Boone remained in Kentucky until 1795, playing a prominent role in the history of the territory until its admission to statehood in 1791. When the state was surveyed, his land claims were disputed. So, Boone moved to Missouri, then a Spanish province, where he had been awarded a grant of 8,000 acres. With the Louisiana Purchase, Boone again lost his holdings, but Congress awarded him a parcel of 850 acres.

A popular notion about Daniel Boone is that he moved westward from Kentucky to find “elbow room”—solitude and distance from advancing civilization. While in fact a man contemptuous of urban surroundings and the trappings of regimented life, Boone was never in retreat from civilization. His path findings were usually undertaken as an agent of settlement. The wilderness he explored, he intended to civilize. Nevertheless, his pluck and woodsmanship were the stuff of tales and folklore. Boone himself was amused, and sometimes annoyed, by his celebrity status.

Whatever the true measure of Daniel Boone’s motivations, character, and skills, he came to symbolize that mythical cadre of leatherstocking frontiersmen who bridged the time and place between wildland and civilization.

Toward the end of his life in 1820, Boone recognized and lamented the unnecessary loss and retreat of wildlife from the expanded civilizations he helped to establish. Yet, he continued to be lured to the hunt as late as his 82nd year of life.

Boone’s junior by about 50 years, but his equal in fame, was Davy Crockett. Born in Tennessee, Crockett, like Boone, was wilderness educated. His ambition, shrewdness, wit, hunting expertise, and marksmanship made him legendary. He fought with General Andrew Jackson against the Creek Nation, and he was elected three times to Congress, where his eccentricity of manner and backwoods dress added to his renown and public mystique.

Shortly after retiring from Congress, Crockett further ennobled himself to the public and to history by taking up arms with Texas in its fight for independence. A casualty of the Mexican army’s sacking of the Alamo in 1836, Davy Crockett-woodsman, hunter, scout, Indian fighter, politician, and soldier-added the mantle of hero.

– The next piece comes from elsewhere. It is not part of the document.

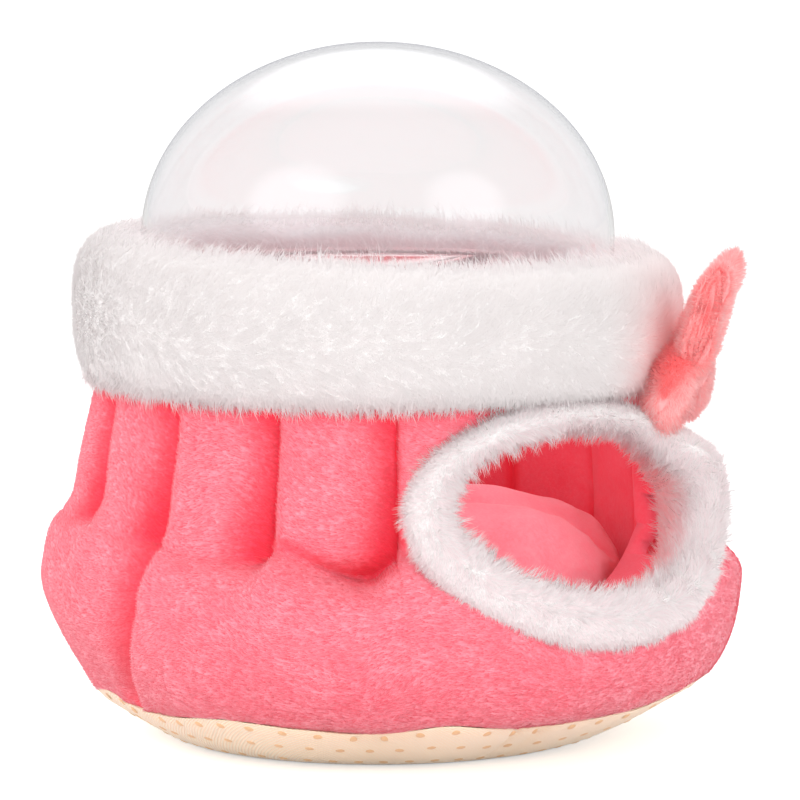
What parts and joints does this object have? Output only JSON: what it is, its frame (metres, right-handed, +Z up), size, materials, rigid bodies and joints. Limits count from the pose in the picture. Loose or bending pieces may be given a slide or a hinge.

Both Boone and Crockett were the archetypal American buckskinned hunter, full of grit, determination, and savvy afield. They symbolize still the restlessness and sense of adventure that lie deep and indelibly within the breast of every true hunter. And for the past 125 years, their names have been linked in the title of an organization that is widely and correctly associated with conservation of America’s natural resources, and with the best traditions of hunting.